AIDS in the African-American community is a public health emergency
The 12th World AIDS Conference ended last July with experts expressing outrage that the world needlessly faces a runaway AIDS epidemic at a time when we know that controlling the spread of the disease is possible through targeted education and prevention programs. While speakers at the conference focused on staunching the epidemic in Africa and other parts of the developing world, it is important for U.S. policy makers to remember that the epidemic continues to rage in many communities here in the United States.
However, as the face of AIDS has increasingly changed from that of gay white males to poor inner-city blacks, the government agencies responsible for combating the disease have failed to address this shift through new funding resources or targeted prevention programs. With the exception of a single article in The New York Times last June detailing the crisis, the national news media has failed to sound the alarm on the rapid and relentless spread of HIV in the black community.
Last May, the Congressional Black Caucus (CBC)—of which I am the chair—made a dramatic appeal to Donna Shalala, secretary of the Department of Health and Human Services (HHS), to declare the AIDS epidemic in the black community a public health emergency. That declaration, which would allow Shalala to take swift, strong and appropriate action, would bring a much-needed sense of urgency to combat the crisis.
The CBC did not request the declaration arbitrarily. While new cases of HIV infection are declining among whites, they are skyrocketing among blacks. Blacks make up 12 percent of the population, yet account for a staggering 57 percent of all new HIV cases, according to the Centers for Disease Control and Prevention (CDC). This racial disparity has widened continuously. In 1982, early in the epidemic, African Americans comprised 23 percent of AIDS cases; in 1992, it was 41 percent.
AIDS is now the leading cause of death for black people aged 25 to 44. African-American teenagers and young adults account for one-third of reported AIDS cases in the group aged 13 to 24. Black babies make up almost two-thirds of new pediatric AIDS cases, according to a 1997 report by the Kaiser Family Foundation. There can be no question that the AIDS crisis in the black community is a public health emergency.

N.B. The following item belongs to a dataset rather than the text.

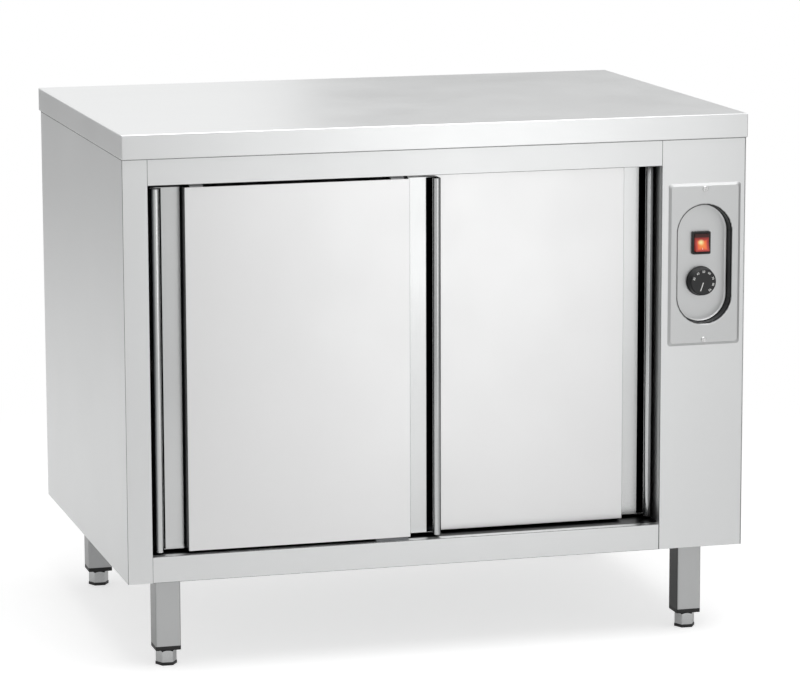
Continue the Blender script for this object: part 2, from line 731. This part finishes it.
def reflector(name, place, width, height, turn, shade):
    """A plain card that only the metal's reflections see, as studios stand beside polished goods."""
    card = started(bpy.ops.mesh.primitive_plane_add, size=1)
    card.matrix_world = (
        Matrix.Translation(place) @ Matrix.Rotation(math.radians(turn), 4, "Z")
        @ Matrix.Rotation(math.pi / 2, 4, "X") @ Matrix.Diagonal((width, height, 1, 1)))
    placed(card)
    card.name = name
    material = bpy.data.materials.new(name)
    material.use_nodes = True
    tree = material.node_tree
    tree.nodes.clear()
    glow = add(tree, "ShaderNodeEmission", {"Color": WHITE, "Strength": shade})
    add(tree, "ShaderNodeOutputMaterial", {"Surface": glow.outputs[0]})
    card.data.materials.append(material)
    card.visible_camera = False
    card.visible_diffuse = False
    card.visible_transmission = False
    card.visible_shadow = False


def studio_floor():
    """Pale floor: white to the camera with the soft shadow kept, and pure white further out."""
    just_below = -0.4 * MM
    floor = started(bpy.ops.mesh.primitive_plane_add, size=60, location=(0, 0, just_below))
    floor.name = "studio_floor"
    placed(floor)
    material, tree, shader = finish("matt_white_floor", FLOOR, Roughness=0.9)
    output = tree.nodes["Material Output"]
    path = add(tree, "ShaderNodeLightPath")
    lift = add(tree, "ShaderNodeMath", {0: path.outputs["Is Camera Ray"], 1: LIFT}, operation="MULTIPLY")
    place = add(tree, "ShaderNodeTexCoord")
    for centre, inner, outer, level in FLOOR_GLOWS:
        away = add(tree, "ShaderNodeVectorMath", {
            0: place.outputs["Object"], 1: centre}, operation="DISTANCE")
        near = add(tree, "ShaderNodeMapRange", {
            "Value": away.outputs["Value"], "From Min": outer, "From Max": inner},
            interpolation_type="SMOOTHSTEP")
        glow = add(tree, "ShaderNodeMath", {
            0: near.outputs[0], 1: path.outputs["Is Glossy Ray"]}, operation="MULTIPLY")
        lift = add(tree, "ShaderNodeMath", {
            0: glow.outputs[0], 1: level, 2: lift.outputs[0]}, operation="MULTIPLY_ADD")
    shader.inputs["Emission Color"].default_value = WHITE
    tree.links.new(lift.outputs[0], shader.inputs["Emission Strength"])
    reach = add(tree, "ShaderNodeVectorMath", {0: place.outputs["Object"]}, operation="LENGTH")
    far = add(tree, "ShaderNodeMapRange", {
        "Value": reach.outputs["Value"], "From Min": WHITE_START, "From Max": WHITE_END},
        interpolation_type="SMOOTHSTEP")
    seen = add(tree, "ShaderNodeMath", {
        0: far.outputs[0], 1: path.outputs["Is Camera Ray"]}, operation="MULTIPLY")
    white = add(tree, "ShaderNodeEmission", {"Color": WHITE, "Strength": 1.0})
    mixed = add(tree, "ShaderNodeMixShader", {
        "Fac": seen.outputs[0], 1: shader.outputs[0], 2: white.outputs[0]})
    tree.links.new(mixed.outputs[0], output.inputs["Surface"])
    floor.data.materials.append(material)


def photo_camera():
    """The photograph's viewpoint, with no shift."""
    data = bpy.data.cameras.new("photo_camera")
    data.sensor_width = SENSOR_MM
    data.lens = FOCAL_PX / PHOTO_WIDTH_PX * SENSOR_MM
    data.clip_end = 100
    camera = bpy.data.objects.new("photo_camera", data)
    bpy.context.scene.collection.objects.link(camera)
    camera.matrix_world = (
        Matrix.Translation(EYE)
        @ Matrix.Rotation(math.radians(-YAW), 4, "Z")
        @ Matrix.Rotation(math.radians(90 - PITCH), 4, "X")
        @ Matrix.Rotation(math.radians(ROLL), 4, "Z"))
    bpy.context.scene.camera = camera


studio_world()
studio_floor()
soft_box()
for name, card in CARDS.items():
    reflector(name, *card)
photo_camera()
bpy.context.scene.view_settings.view_transform = "Standard"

By any yardstick, the epidemic is engulfing us.
In 1988, then–HHS Secretary Louis Sullivan declared AIDS a public health emergency. By now, it is clear that such a sweeping declaration covering all communities—while effective in combating AIDS among gay white men—was inadequate to deal with the special needs of African Americans. Only by making a similar declaration specifically for the escalating AIDS crisis in the black community will HHS be able to take immediate action to redefine, focus and target new AIDS resources and prevention programs in communities where the disease is now most prevalent.
HHS was prodded to take further action last September at a CBC National Town Hall Meeting in Washington, DC entitled “Killer AIDS: A Public Health Emergency in the African-American Community.” Speaking at the meeting, which was also attended by black leaders from across the country, Shalala acknowledged that “AIDS in the African-American community is a crisis demanding an emergency response.” While stopping short of declaring a public health emergency, she outlined a package of initiatives that will target additional resources for education, prevention and treatment for minority communities in the 1999 federal fiscal year, which began October 1, 1998. HHS is also seeking to provide technical assistance and infrastructure support to strengthen AIDS service organizations run by and serving African Americans.
When Sullivan’s HHS declared AIDS a public health emergency in 1988, the total number of people with HIV in the United States did not approach the staggering numbers today in the African-American community alone. The AIDS crisis in the black community is real and severe. Shalala must take immediate action to make sure that treatment, prevention and research programs follow the disease. Our community can wait no longer.